Modeling code records
↓↓↓

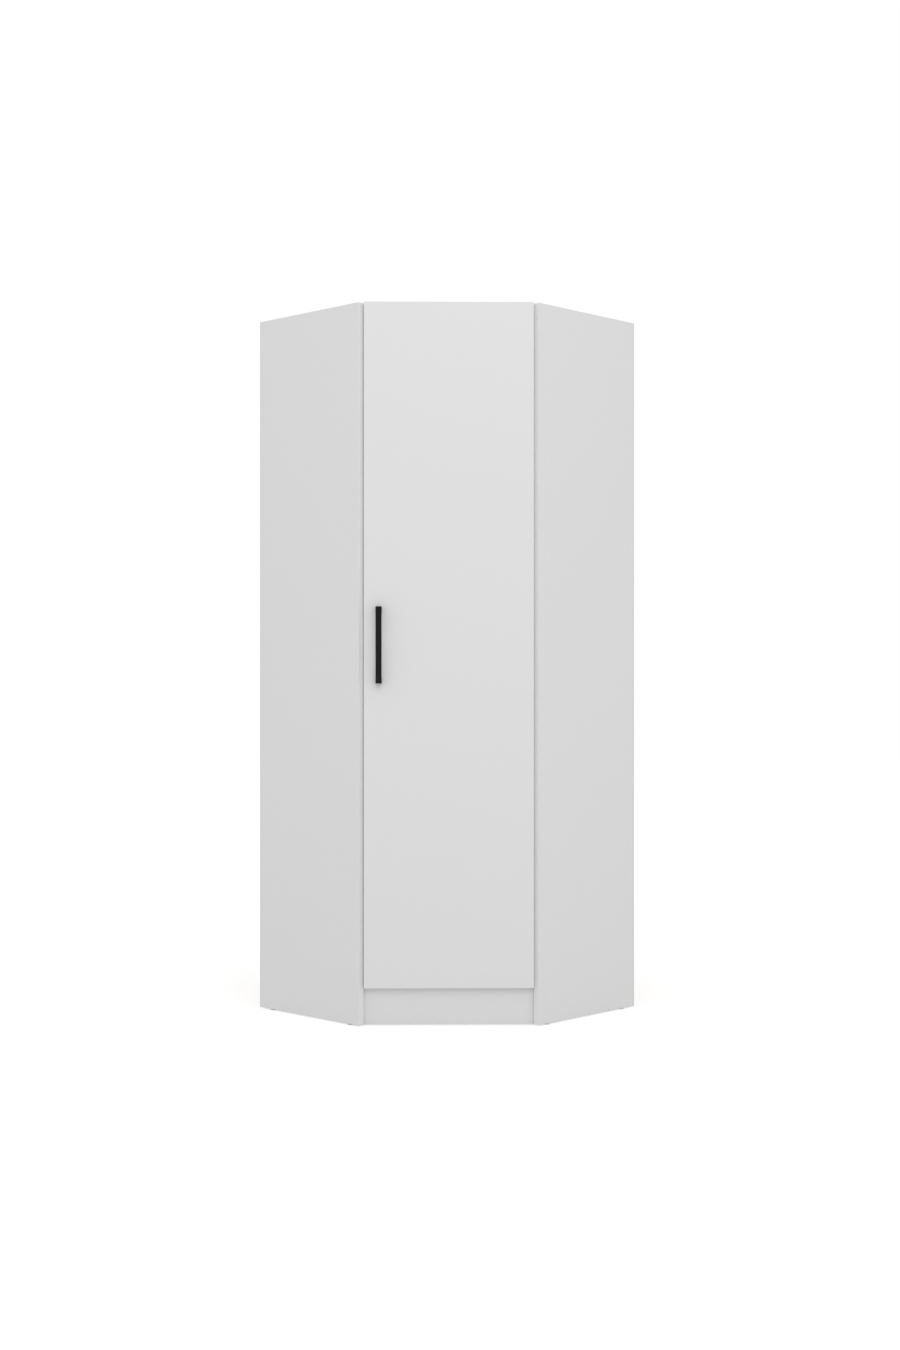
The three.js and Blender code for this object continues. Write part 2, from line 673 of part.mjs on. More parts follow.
// A bar along X over a (y, z) outline.
function lengthwise(outline, x0, x1, hole) {
  const shape = new THREE.Shape(outline.map(([y, z]) => new THREE.Vector2(y, z)));
  if (hole) shape.holes.push(new THREE.Path(hole.map(([y, z]) => new THREE.Vector2(y, z))));
  const geometry = new THREE.ExtrudeGeometry(shape, { depth: x1 - x0, bevelEnabled: false });
  const turn = new THREE.Matrix4().makeBasis(
    new THREE.Vector3(0, 1, 0),
    new THREE.Vector3(0, 0, 1),
    new THREE.Vector3(1, 0, 0),
  );
  geometry.applyMatrix4(turn);
  geometry.translate(x0, 0, 0);
  return solidOf(geometry);
}

function railBracket(sign) {
  const middle = sign * (RAIL_LENGTH / 2 - BRACKET_INSET);
  const near = middle - BRACKET_WIDTH / 2;
  const far = middle + BRACKET_WIDTH / 2;
  const ring = lengthwise(oval(SEAT + BRACKET_STEEL), near, far, oval(SEAT));
  const ringTop = SHELF_UNDER - RAIL_DROP + RAIL_HEIGHT / 2 + SEAT + BRACKET_STEEL;
  const neckHalf = BRACKET_STEEL;
  const neck = block(
    near,
    far,
    RAIL_BACK - neckHalf,
    RAIL_BACK + neckHalf,
    ringTop - BRACKET_STEEL / 2,
    SHELF_UNDER - BRACKET_STEEL / 2,
  );
  const foot = block(
    near,
    far,
    RAIL_BACK - BRACKET_FOOT / 2,
    RAIL_BACK + BRACKET_FOOT / 2,
    SHELF_UNDER - BRACKET_STEEL,
    SHELF_UNDER,
  );
  return join(ring, neck, foot);
}

function railCap(sign) {
  const end = (sign * RAIL_LENGTH) / 2;
  const [faceLow, faceHigh] = ordered(end, 0, sign * CAP);
  const [plugLow, plugHigh] = ordered(end, sign * CAP, -sign * CAP_PLUG);
  const face = lengthwise(oval(0), faceLow, faceHigh);
  const plug = lengthwise(oval(-RAIL_WALL - SEAT), plugLow, plugHigh);
  return join(face, plug);
}

const rail = lengthwise(oval(0), -RAIL_LENGTH / 2, RAIL_LENGTH / 2, oval(-RAIL_WALL));
place(assembly, "hanging_rail", rail, chrome);
SIDES.forEach((side, index) => {
  const sign = 2 * index - 1;
  place(assembly, `rail_bracket_${side}`, railBracket(sign), chrome);
  place(assembly, `rail_cap_${side}`, railCap(sign), plastic);
});

// Soft buffers on the case's front edges stop the door.
const BUFFERS = [
  { name: "door_buffer_top", z: TOP - BUFFER_DROP },
  { name: "door_buffer_bottom", z: BOTTOM_UNDER + BUFFER_DROP },
];
for (const { name, z } of BUFFERS) {
  const x = BUFFER_INSET - DOOR_HALF;
  const buffer = rod([x, BOARD + SEAT, z], [x, FRONT_LINE - SEAT, z], BUFFER_RADIUS, ROUND);
  place(assembly, name, buffer, plastic);
}

export default wardrobe;
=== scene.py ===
# %% [markdown]
# # A white corner wardrobe
#
# The wardrobe is already built as solids: boards, hinges, rail and fittings, each at its real size.
# This lesson dresses that frame. It sets up the camera and the light, gives each board and each
# metal part its finish, rounds the boards' edges a little, and adds the small things that hold a
# flat-packed wardrobe together: screws, nails and the faces of the cam fittings.
# The frame comes first, because every later place is read from it. Blender counts in metres, and
# small sizes are written in millimetres times MM.

# %% Load the frame
import math

import bpy
import numpy as np
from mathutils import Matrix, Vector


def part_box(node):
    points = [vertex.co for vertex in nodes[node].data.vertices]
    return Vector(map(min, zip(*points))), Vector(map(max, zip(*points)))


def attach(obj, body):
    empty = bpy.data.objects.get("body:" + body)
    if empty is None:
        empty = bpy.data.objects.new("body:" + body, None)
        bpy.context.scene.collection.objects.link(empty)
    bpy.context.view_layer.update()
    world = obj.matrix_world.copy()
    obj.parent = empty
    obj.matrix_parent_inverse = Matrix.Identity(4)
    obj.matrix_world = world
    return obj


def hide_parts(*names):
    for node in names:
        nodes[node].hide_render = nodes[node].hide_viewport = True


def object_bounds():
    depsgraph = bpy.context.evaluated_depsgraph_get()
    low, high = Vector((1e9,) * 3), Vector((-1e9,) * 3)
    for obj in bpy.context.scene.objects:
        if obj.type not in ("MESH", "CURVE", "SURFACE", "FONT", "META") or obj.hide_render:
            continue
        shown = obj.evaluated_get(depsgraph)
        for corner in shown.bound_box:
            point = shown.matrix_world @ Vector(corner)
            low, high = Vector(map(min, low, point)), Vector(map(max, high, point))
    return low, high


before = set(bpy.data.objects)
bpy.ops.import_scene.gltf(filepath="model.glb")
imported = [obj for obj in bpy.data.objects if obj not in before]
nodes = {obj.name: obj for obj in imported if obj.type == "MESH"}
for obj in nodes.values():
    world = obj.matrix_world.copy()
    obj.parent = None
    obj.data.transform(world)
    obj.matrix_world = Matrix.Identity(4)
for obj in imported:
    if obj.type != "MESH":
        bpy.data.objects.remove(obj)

MM = 0.001
cad_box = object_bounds()
print("frame:", len(nodes), "solids, box", [round(float(v), 4) for corner in cad_box for v in corner])

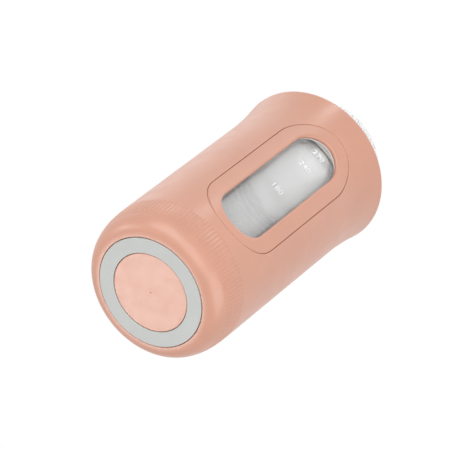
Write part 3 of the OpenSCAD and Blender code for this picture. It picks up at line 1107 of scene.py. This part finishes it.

↑↑↑

§ **Given exercise**: Find the word "before" and list each line it appears in.

§ **Solution for this task**:
before = set(bpy.data.objects)
imported = [obj for obj in bpy.data.objects if obj not in before]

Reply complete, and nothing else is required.